A Deciding on the level of involvement and amount of time I wanted to devote to the course, bookmarking the web pages I needed for the course, and tracking my progress on completing the requirements. Also, some of the platforms are easier to navigate than others. I’ve taken several courses on the Coursera platform, and I find the interface intuitive and easy to use, but I’ve taken a course or two on another platform where I found it difficult to locate the discussion forums and follow the threads. Figuring out how to upload a document is not always obvious.

Q

What advice would you give to someone considering a MOOC?

A Definitely check out the course overview, the platform, and the course requirements before the course starts. The first time I did ModPo, I didn’t check any of this until the course had started, and consequently I ended up falling behind.

Also, decide how important it is to you to complete all the material and get a certificate. If life intervenes you want to be prepared to decide whether or not you want to let some things slide.

Q

Anything else you want to add about MOOCs?

A Decide up-front how important this course is to you.
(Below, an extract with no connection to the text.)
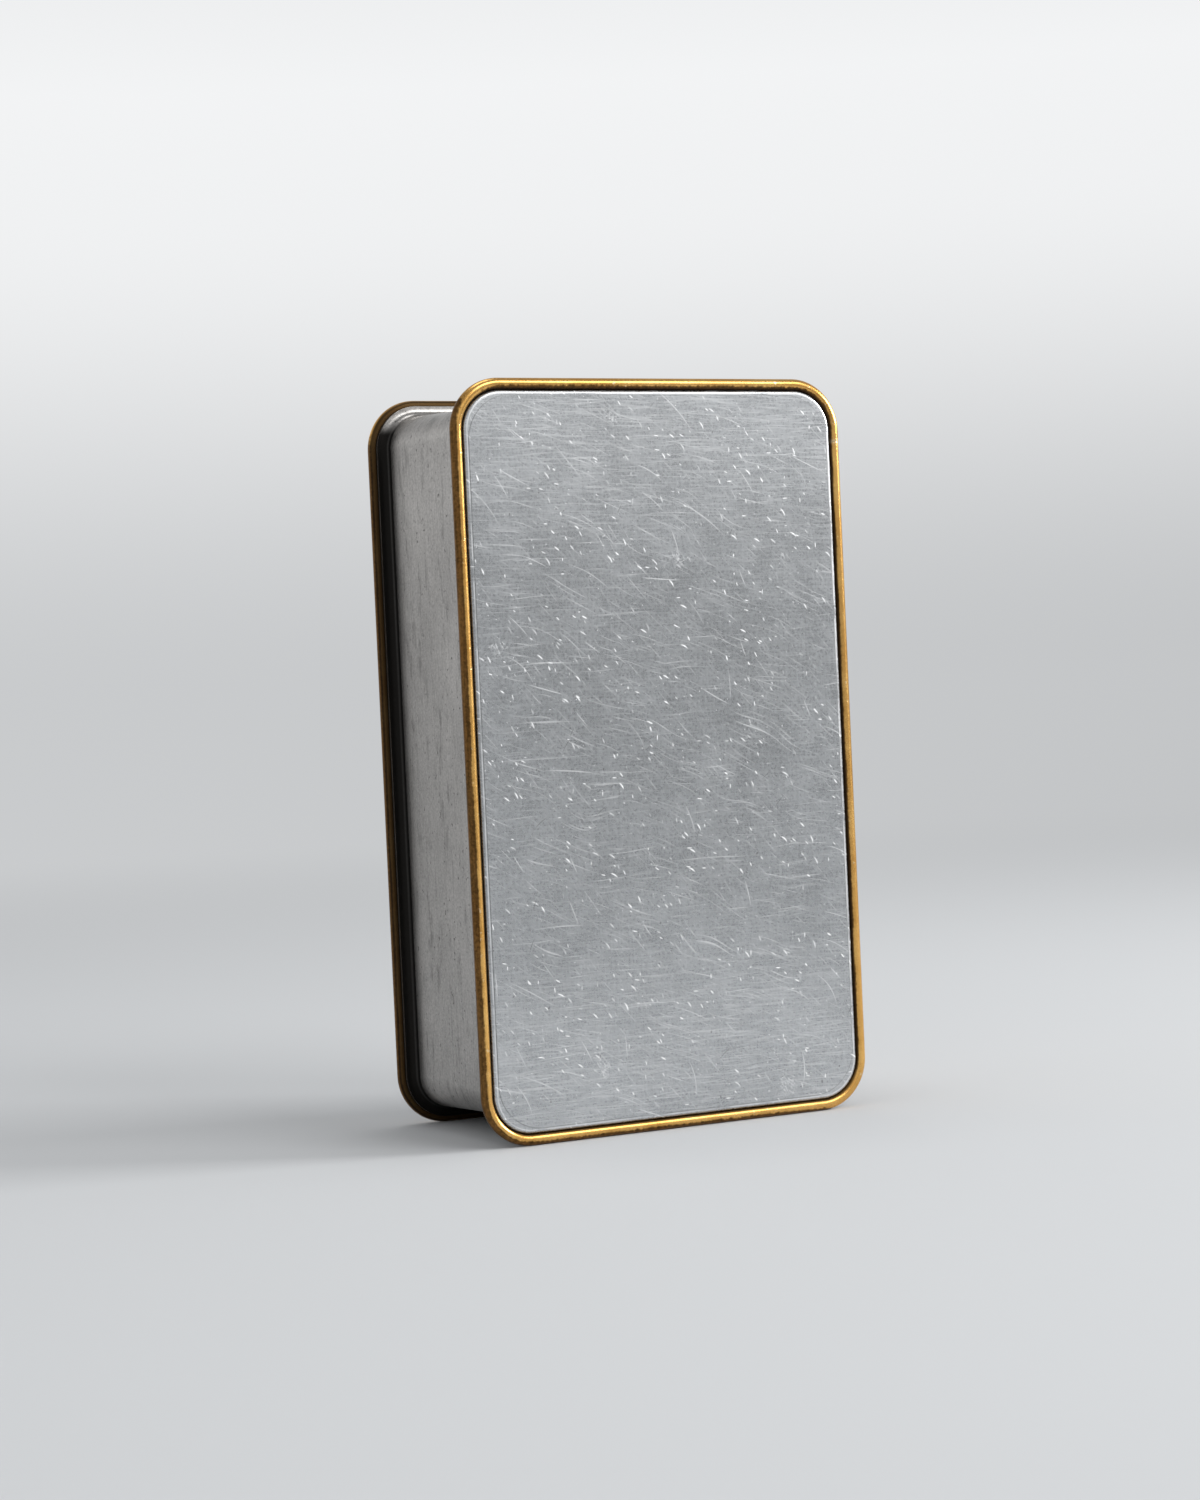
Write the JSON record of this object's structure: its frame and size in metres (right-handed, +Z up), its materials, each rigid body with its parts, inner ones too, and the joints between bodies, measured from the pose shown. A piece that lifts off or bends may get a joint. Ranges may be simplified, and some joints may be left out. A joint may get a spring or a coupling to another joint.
{
  "type": "card game tin",
  "caption": "Shallow rounded tin for playing cards, with dished tinplate faces, brass wire round both, a friction collar and a lid hinged along one long side.",
  "frame": {"origin": "centre of the tin's footprint, on the surface that it stands on, on one short end", "axes": "+Z up along the tin's length, +Y from the lid in front to the base behind, +X towards the hinge"},
  "size_m": [0.0764, 0.0394, 0.132],
  "materials": {
    "tinplate_wall": "grey tinplate with a fine brushed grain along the tin's length, softly worn",
    "tinplate_plate": "grey tinplate, finely brushed and covered in thin random scratches and nicks",
    "tinplate_inner": "bright tinplate that has worn little",
    "brass_wire": "drawn brass wire, browned in the recesses and rubbed bright on the crest",
    "brass_hinge": "satin rolled brass, darker round the knuckles",
    "brass_pin": "polished brass pin with peened ends"
  },
  "bodies": {
    "tin": {"body_wall": "tinplate_wall", "base_plate": "tinplate_plate", "base_wire": "brass_wire", "mouth_collar": "tinplate_inner", "body_leaf": "brass_hinge", "hinge_pin": "brass_pin"},
    "lid": {"lid_band": "tinplate_wall", "lid_plate": "tinplate_plate", "lid_wire": "brass_wire", "lid_leaf": "brass_hinge"}
  },
  "joints": [
    {"name": "lid_hinge", "type": "hinge", "parent": "tin", "child": "lid", "pos_m": [0.0355, -0.01095, 0.066], "axis": [0, 0, 1], "range_deg": [0, 165]}
  ]
}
There have been a couple of times where I ended up dropping a course after the first couple of weeks, notably a music course. I play the flute and the piccolo, and I studied music theory as a kid. However, I did not have the background I needed to understand the material, nor was I prepared to put in the many hours doing so would have required. I was sorry to drop out, but I was becoming very stressed out trying to complete the work, and I decided it just wasn’t worth it.

Also, if you do decide you want to go ahead, do try to become as involved as you can in the discussion forums. It’s like anything else: you get out what you put in, and participating in the discussions is key for me in really getting the most out of the material. And don’t hold back because you think your comments are dumb, that someone else is sure to say the same thing, or any other negative self-talk. Commenting/participating will help you and will most likely help someone else as well. There have been times where someone else’s seemingly simple comment sparked a key insight for me.